Of course, simply making clear and specific demands does not guarantee that we will win them. That requires campaigning and mobilisation – but that also benefits from clear demands. People are more likely to be inspired to join a campaign for a specific action than for a vague complaint. When was the last time you saw a march led by people chanting ‘What do we want? A working group! When do we want it? In due course!’?!

If an issue gets to the stage of industrial action, it is even more important that workers know what they are striking for, not just what they are striking about; and better still, that they were involved in drawing up the demands.

This approach applies at a workplace level too. Maybe workers are unhappy with the roster, which has too many extreme and weekend shifts. Consider two differing approaches:

  • The union might ask for ‘better work-life balance’, and management might tweak the duties a bit.
  • Alternatively, the union might demand ‘every other weekend off, move four of the very early starts two hours later, cut the working week by two hours without loss of pay, and create five more jobs to enable less anti-social working’. Management are unlikely to immediately roll over and agree, but they will not get away with a superficial tweak.

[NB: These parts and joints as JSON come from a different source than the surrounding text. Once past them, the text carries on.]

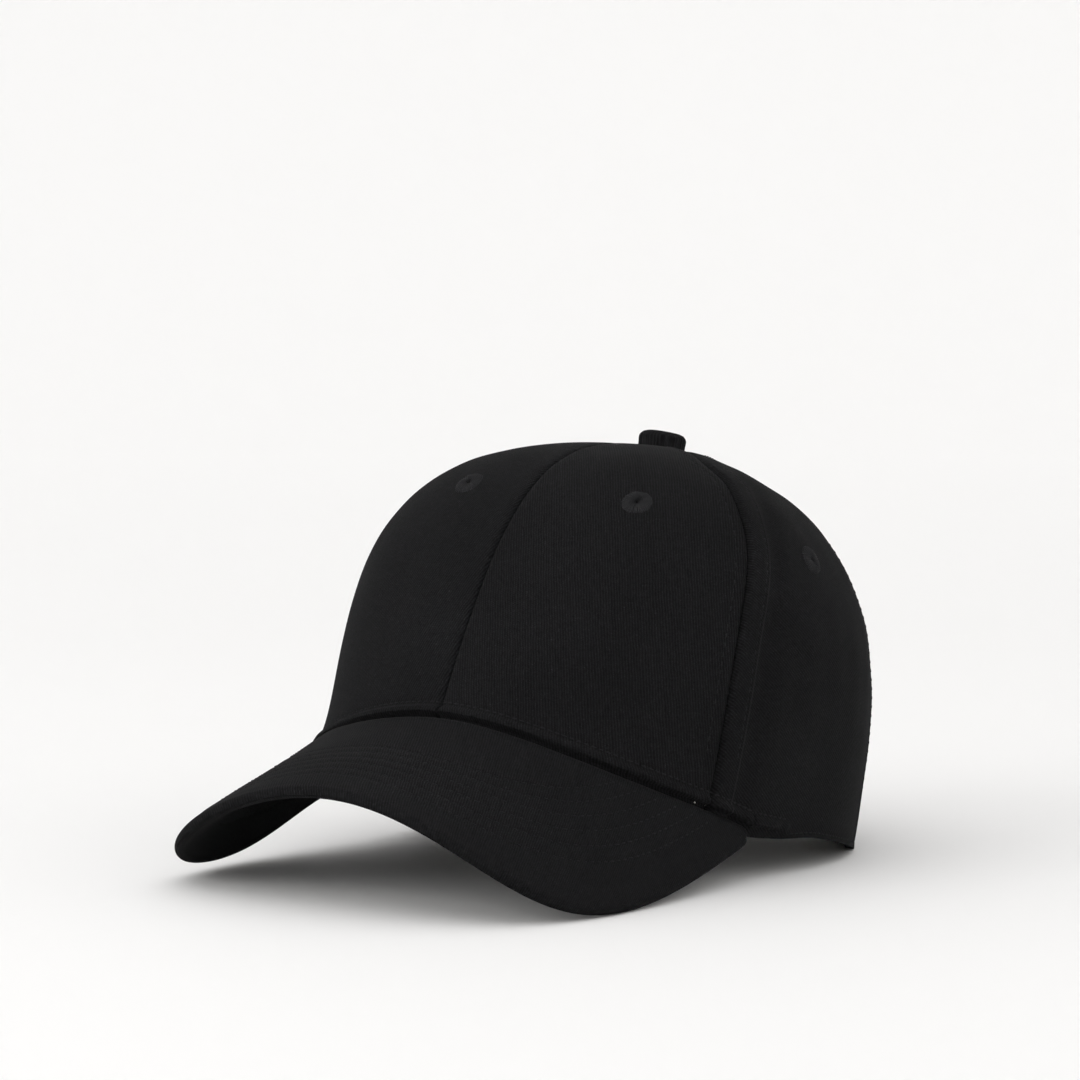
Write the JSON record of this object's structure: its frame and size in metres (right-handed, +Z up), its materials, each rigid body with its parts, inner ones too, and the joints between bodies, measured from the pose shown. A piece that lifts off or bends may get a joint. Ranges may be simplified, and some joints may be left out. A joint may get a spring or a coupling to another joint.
{
  "type": "baseball cap",
  "caption": "Panelled fabric cap with a curved visor, stitched eyelets and a covered top button, and a half-moon back opening closed by a strap through a hinged clamp buckle.",
  "frame": {"origin": "on the floor the cap stands on, under the centre of its box", "axes": "+Z up; the visor points along -Y and the back opening faces +Y; +X is the wearer's left"},
  "size_m": [0.1794, 0.2622, 0.1464],
  "materials": {
    "twill": "black brushed cotton twill, matt, with fine diagonal ribs",
    "thread": "black sewing and embroidery thread, slight satin",
    "buckram": "off-white stiffened open-weave cloth, matt",
    "tape": "black plain-weave bias tape, matt",
    "sweatband": "black soft cotton, matt",
    "label": "white woven satin label, blank",
    "board": "dark grey polyethylene sheet, matt",
    "metal": "dark gunmetal lacquer, semi-gloss, lightly worn at the edges"
  },
  "bodies": {
    "crown": {"crown_panel_front_left": "twill", "crown_panel_front_right": "twill", "crown_panel_side_left": "twill", "crown_panel_side_right": "twill", "crown_panel_back_left": "twill", "crown_panel_back_right": "twill", "buckram_left": "buckram", "buckram_right": "buckram", "seam_tape_front_left": "tape", "seam_tape_front_right": "tape", "seam_tape_rear_left": "tape", "seam_tape_rear_right": "tape", "seam_tape_centre_front": "tape", "seam_tape_centre_back": "tape", "eyelet_front_left": "thread", "eyelet_front_right": "thread", "eyelet_side_left": "thread", "eyelet_side_right": "thread", "eyelet_back_left": "thread", "eyelet_back_right": "thread", "sweatband": "sweatband", "care_label": "label", "visor_top_fabric": "twill", "visor_board": "board", "visor_under_fabric": "twill", "top_button_cover": "twill", "top_button_shell": "metal", "top_button_washer": "metal", "opening_binding": "tape", "buckle_tab": "twill", "buckle_frame": "metal", "buckle_pin": "metal"},
    "strap": {"strap": "twill"},
    "lever": {"buckle_lever": "metal"}
  },
  "joints": [
    {"name": "strap_adjust", "type": "hinge", "parent": "crown", "child": "strap", "pos_m": [0, 0.03577, 0.017], "axis": [0, 0.2402, 0.9707], "range_deg": [-10, 10]},
    {"name": "lever_hinge", "type": "hinge", "parent": "crown", "child": "lever", "pos_m": [-0.0197, 0.12135, 0.01337], "axis": [0.006, -0.2651, -0.9642], "range_deg": [0, 105]}
  ]
}
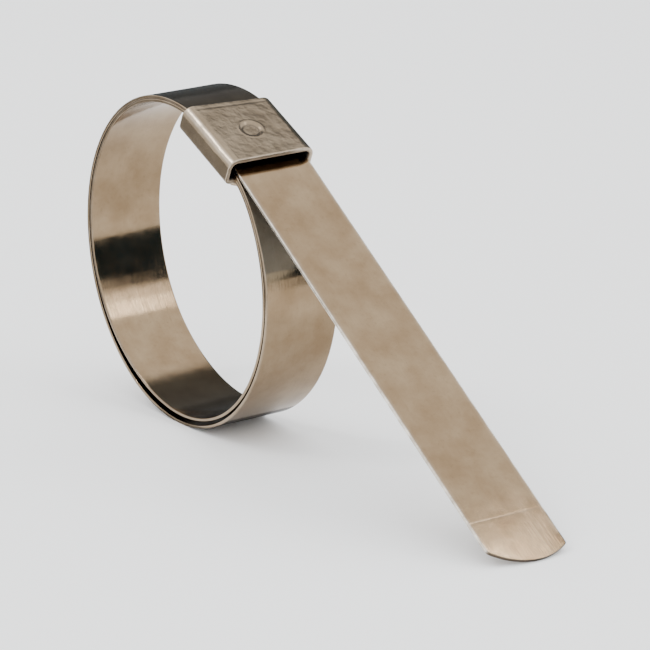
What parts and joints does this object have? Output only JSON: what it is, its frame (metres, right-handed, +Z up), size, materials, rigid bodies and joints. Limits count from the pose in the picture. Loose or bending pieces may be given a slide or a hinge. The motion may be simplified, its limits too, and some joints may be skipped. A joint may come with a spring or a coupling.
{
  "type": "preformed band clamp",
  "caption": "Preformed double-wrap steel band clamp with a punched sleeve buckle and a straight free tail that pulls through to tighten on a hose.",
  "frame": {"origin": "centre of the round space that the hose fills, in the middle of the band's width", "axes": "+Y along the hose, +X towards the free tail, +Z up as the clamp stands on its loop and the tip of its tail"},
  "size_m": [0.1355, 0.0188, 0.0648],
  "materials": {
    "band_steel": "satin",
    "buckle_steel": "satin"
  },
  "bodies": {
    "clamp": {"buckle": "buckle_steel", "band_inner_wrap": "band_steel", "band_outer_wrap": "band_steel"},
    "tail": {"band_tail": "band_steel"}
  },
  "joints": [
    {"name": "tail_pull", "type": "slide", "parent": "clamp", "child": "tail", "axis": [0.8243, 0, -0.5661], "range_m": [0, 0.01], "stiffness_N_per_m": 180}
  ]
}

With the second option, the union has taken the initiative and set the agenda, and workers will judge management’s response against the yardstick that the union has set by making clear demands. Maybe you will end up with less than you asked for, but it will almost certainly still be more than you would have won with the Oliver-Twist-like request for ‘more’.

I train trade union reps, and I often find myself recommending a particular structure for motions, for speeches, for leaflets, for grievances – for all sorts of things! It is a three-part structure: facts, then opinions, then actions. Here are some examples of how you might apply it:

  • You write a motion about an issue. This union notes the facts, this union believes these opinions, this union resolves to carry out specific actions.
  • You write a grievance: what happened, why you are aggrieved, what you want to be done about it.
  • You give a speech: the facts of the issue, what you think about it, what you want people to do if they agree with you.

In all these examples, the final part is essential. Without it, the union can note and believe but do nothing; the member can sound off about their mistreatment but not get a satisfactory remedy; your speech can persuade people but leave them without a way to show their support.

I am also heavily involved in union action on workplace equalities issues. Modern employers like to parade their commitment to equalities, and are keen to employ well-paid equality directors and organise roadmaps, focus groups and awareness-raising events. Too often, it is all awareness, no action. But, for example, what is more use to dyslexic workers – a dyslexia awareness coffee morning, or the employer adopting dyslexia-friendly print layout and installing speech-to-text software? I reckon the latter. What is more useful for workers’ mental health – a ribbon, or reduced workload and shorter hours? Again, I’m plumping for the latter.

So, to finish where we started: be like Frederick. If you want power to concede, then make a clear and specific demand.